WORK REQUIRED: Show all lines holding the string "frame".

AVAILABLE DATA:
## begin
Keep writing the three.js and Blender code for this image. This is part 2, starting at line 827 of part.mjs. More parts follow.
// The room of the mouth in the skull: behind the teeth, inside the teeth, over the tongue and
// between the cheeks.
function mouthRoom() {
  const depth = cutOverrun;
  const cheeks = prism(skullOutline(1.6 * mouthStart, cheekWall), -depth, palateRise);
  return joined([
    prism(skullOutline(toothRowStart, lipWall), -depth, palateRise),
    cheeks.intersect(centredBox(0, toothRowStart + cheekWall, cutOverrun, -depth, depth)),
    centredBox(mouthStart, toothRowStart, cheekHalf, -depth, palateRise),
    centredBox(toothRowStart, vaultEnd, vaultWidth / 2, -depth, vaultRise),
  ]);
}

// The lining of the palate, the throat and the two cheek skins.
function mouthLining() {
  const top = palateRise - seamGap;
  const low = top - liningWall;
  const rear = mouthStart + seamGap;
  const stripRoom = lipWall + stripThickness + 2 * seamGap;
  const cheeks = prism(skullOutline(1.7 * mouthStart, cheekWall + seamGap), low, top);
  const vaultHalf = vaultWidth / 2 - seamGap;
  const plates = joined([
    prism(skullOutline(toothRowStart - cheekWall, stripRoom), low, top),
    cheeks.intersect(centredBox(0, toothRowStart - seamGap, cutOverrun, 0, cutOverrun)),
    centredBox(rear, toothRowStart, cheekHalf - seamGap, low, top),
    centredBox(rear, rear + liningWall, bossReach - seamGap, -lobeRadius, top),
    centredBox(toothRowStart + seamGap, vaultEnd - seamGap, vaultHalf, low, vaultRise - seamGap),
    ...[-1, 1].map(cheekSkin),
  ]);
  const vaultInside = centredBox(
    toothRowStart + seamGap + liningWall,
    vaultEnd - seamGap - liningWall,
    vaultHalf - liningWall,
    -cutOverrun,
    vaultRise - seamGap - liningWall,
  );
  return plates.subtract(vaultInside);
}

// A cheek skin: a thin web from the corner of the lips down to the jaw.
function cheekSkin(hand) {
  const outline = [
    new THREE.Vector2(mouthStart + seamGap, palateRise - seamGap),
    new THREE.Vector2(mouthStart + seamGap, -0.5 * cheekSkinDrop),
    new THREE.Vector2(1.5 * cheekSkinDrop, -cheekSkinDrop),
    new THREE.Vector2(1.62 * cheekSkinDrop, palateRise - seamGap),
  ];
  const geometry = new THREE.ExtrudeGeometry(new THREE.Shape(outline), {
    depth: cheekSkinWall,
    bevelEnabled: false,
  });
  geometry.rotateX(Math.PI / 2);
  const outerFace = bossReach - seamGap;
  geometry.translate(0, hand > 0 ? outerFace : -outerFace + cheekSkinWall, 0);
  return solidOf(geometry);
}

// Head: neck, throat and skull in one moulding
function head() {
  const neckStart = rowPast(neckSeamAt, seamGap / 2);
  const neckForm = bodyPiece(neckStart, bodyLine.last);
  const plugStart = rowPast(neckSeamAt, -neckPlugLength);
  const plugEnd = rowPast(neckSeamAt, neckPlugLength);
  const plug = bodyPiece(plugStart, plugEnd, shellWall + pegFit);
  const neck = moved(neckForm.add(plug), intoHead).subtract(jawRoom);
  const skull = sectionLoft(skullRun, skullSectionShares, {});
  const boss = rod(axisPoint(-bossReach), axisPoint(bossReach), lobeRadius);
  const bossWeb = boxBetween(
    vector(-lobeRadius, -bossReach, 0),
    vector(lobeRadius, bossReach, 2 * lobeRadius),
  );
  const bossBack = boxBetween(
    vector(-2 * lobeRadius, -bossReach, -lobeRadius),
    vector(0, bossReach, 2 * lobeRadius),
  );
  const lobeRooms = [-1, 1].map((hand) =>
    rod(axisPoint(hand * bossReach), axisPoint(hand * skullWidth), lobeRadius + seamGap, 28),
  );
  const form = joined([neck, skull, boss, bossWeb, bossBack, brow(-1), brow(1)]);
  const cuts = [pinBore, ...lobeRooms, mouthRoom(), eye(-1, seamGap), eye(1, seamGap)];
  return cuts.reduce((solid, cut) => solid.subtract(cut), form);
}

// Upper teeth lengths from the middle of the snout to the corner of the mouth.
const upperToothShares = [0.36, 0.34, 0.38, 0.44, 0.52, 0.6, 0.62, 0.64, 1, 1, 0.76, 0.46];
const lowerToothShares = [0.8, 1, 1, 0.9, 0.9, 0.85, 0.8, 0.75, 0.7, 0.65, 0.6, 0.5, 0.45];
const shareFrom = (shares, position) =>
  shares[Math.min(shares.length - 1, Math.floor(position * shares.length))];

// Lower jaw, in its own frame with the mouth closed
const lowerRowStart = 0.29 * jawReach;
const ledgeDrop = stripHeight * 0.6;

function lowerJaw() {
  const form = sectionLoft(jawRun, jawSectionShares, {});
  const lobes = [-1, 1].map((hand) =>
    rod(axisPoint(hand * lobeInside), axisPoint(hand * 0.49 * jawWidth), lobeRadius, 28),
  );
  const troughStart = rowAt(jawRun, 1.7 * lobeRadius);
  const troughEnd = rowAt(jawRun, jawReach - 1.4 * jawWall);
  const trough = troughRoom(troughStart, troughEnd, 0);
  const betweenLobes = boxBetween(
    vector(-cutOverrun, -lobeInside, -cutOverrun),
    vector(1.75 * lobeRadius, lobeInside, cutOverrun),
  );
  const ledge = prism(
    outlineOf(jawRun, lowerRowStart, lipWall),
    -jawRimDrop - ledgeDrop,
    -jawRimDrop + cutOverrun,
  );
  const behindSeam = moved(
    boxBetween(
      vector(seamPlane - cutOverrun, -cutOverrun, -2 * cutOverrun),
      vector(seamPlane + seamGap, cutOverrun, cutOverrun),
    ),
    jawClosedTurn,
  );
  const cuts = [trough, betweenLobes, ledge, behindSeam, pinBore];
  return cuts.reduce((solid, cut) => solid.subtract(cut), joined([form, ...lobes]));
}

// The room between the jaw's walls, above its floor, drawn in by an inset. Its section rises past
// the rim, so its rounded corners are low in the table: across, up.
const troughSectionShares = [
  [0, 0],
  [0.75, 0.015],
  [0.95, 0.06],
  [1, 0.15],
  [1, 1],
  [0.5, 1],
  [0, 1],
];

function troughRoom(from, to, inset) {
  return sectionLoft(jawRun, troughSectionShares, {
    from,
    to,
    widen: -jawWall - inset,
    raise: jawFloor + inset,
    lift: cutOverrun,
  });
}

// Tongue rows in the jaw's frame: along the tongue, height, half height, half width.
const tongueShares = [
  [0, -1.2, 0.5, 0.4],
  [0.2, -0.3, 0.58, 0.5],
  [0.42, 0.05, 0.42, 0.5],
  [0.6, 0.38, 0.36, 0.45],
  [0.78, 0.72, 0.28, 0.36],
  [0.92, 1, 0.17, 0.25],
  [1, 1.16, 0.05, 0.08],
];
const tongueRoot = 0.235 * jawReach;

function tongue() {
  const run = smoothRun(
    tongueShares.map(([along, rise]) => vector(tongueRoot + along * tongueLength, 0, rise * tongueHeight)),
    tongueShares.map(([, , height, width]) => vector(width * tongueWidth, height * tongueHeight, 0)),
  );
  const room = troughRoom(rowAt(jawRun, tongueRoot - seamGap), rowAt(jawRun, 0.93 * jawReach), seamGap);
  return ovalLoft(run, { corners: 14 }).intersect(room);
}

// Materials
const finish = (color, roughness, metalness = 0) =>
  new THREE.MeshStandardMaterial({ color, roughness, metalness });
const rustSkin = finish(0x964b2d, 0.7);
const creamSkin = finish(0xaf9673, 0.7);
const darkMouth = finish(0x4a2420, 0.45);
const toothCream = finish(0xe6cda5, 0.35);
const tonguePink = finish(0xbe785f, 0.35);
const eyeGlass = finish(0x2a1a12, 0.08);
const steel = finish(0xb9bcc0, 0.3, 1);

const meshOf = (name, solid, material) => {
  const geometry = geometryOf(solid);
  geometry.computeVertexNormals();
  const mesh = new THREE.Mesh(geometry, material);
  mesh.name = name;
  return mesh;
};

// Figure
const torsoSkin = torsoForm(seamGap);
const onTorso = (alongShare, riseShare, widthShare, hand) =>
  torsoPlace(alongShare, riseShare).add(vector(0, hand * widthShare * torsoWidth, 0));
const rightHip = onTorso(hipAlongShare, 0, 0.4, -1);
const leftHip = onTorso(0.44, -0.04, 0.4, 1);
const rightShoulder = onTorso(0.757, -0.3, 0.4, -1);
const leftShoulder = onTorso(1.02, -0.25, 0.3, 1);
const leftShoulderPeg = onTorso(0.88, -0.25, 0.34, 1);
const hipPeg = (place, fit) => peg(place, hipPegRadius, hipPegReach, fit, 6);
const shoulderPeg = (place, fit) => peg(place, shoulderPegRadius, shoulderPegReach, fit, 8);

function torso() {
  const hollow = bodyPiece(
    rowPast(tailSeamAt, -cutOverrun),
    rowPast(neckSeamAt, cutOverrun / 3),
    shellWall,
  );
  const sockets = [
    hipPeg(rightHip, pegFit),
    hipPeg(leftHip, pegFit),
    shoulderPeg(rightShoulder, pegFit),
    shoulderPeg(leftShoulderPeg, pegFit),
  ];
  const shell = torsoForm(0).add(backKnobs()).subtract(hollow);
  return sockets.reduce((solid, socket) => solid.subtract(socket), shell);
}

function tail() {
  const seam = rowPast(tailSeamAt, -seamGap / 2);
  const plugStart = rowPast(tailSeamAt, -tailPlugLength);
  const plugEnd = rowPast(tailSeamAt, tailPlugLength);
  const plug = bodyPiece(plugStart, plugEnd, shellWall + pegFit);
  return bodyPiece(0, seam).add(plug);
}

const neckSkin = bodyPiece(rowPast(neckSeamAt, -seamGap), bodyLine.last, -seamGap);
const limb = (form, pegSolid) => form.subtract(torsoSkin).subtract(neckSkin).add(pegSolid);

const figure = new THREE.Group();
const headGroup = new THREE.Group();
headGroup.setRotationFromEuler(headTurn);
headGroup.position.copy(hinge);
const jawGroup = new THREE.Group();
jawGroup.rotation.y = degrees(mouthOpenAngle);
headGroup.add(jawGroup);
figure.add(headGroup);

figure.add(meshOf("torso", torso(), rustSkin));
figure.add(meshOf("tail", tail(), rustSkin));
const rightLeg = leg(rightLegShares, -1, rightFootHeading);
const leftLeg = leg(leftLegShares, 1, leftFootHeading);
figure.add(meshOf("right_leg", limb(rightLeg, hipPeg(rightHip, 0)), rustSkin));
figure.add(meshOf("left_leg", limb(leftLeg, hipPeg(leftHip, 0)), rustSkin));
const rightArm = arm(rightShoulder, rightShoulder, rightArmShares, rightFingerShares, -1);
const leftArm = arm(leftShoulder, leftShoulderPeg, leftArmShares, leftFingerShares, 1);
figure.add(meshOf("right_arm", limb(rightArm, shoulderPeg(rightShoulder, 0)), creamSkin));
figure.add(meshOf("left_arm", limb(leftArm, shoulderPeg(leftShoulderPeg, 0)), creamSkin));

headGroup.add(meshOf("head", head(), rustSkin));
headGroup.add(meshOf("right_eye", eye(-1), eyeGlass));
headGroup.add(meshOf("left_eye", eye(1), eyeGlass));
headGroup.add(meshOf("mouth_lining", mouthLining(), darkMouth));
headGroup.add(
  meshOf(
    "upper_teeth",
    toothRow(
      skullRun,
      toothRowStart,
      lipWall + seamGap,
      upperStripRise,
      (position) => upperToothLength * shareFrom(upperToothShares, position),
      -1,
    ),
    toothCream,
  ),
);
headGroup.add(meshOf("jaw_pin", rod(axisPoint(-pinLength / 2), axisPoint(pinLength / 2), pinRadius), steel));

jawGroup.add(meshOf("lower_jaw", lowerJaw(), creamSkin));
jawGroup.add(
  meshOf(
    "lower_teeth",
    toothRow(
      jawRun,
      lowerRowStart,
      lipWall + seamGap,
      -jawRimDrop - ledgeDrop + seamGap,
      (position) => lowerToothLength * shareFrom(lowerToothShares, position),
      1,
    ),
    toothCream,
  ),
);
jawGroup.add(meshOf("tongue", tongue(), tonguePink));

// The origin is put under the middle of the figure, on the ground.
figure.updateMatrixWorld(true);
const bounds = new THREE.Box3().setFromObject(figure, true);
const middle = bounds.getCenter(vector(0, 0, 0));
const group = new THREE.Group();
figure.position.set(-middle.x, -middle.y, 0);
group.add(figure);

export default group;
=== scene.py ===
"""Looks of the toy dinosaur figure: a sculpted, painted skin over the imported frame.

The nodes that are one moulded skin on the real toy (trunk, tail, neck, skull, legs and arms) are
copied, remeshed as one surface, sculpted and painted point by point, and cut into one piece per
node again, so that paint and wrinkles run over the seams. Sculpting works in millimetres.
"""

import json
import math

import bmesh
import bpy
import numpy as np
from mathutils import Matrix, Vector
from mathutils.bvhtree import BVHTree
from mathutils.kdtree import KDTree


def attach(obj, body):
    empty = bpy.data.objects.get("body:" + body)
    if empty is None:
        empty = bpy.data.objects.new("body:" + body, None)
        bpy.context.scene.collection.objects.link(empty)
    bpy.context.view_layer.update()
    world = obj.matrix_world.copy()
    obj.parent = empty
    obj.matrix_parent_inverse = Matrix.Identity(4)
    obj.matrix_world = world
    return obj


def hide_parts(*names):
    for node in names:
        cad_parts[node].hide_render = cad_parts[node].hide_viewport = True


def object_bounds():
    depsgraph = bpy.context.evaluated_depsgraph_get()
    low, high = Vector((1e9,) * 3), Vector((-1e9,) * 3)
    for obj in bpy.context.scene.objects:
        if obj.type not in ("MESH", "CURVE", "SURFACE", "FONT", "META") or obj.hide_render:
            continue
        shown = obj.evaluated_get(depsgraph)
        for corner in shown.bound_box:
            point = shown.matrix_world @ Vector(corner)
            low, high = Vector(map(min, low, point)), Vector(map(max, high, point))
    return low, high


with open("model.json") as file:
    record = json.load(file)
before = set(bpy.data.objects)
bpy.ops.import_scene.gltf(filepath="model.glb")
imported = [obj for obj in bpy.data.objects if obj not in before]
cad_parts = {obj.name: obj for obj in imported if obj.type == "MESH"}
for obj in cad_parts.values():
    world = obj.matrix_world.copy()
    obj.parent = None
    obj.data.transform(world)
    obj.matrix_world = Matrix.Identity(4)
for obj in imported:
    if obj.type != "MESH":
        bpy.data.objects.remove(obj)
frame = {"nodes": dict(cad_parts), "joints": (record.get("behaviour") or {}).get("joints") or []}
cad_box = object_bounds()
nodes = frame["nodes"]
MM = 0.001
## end
PROBLEM SOLUTION:
// Lower jaw, in its own frame with the mouth closed
// Tongue rows in the jaw's frame: along the tongue, height, half height, half width.
"""Looks of the toy dinosaur figure: a sculpted, painted skin over the imported frame.
frame = {"nodes": dict(cad_parts), "joints": (record.get("behaviour") or {}).get("joints") or []}
nodes = frame["nodes"]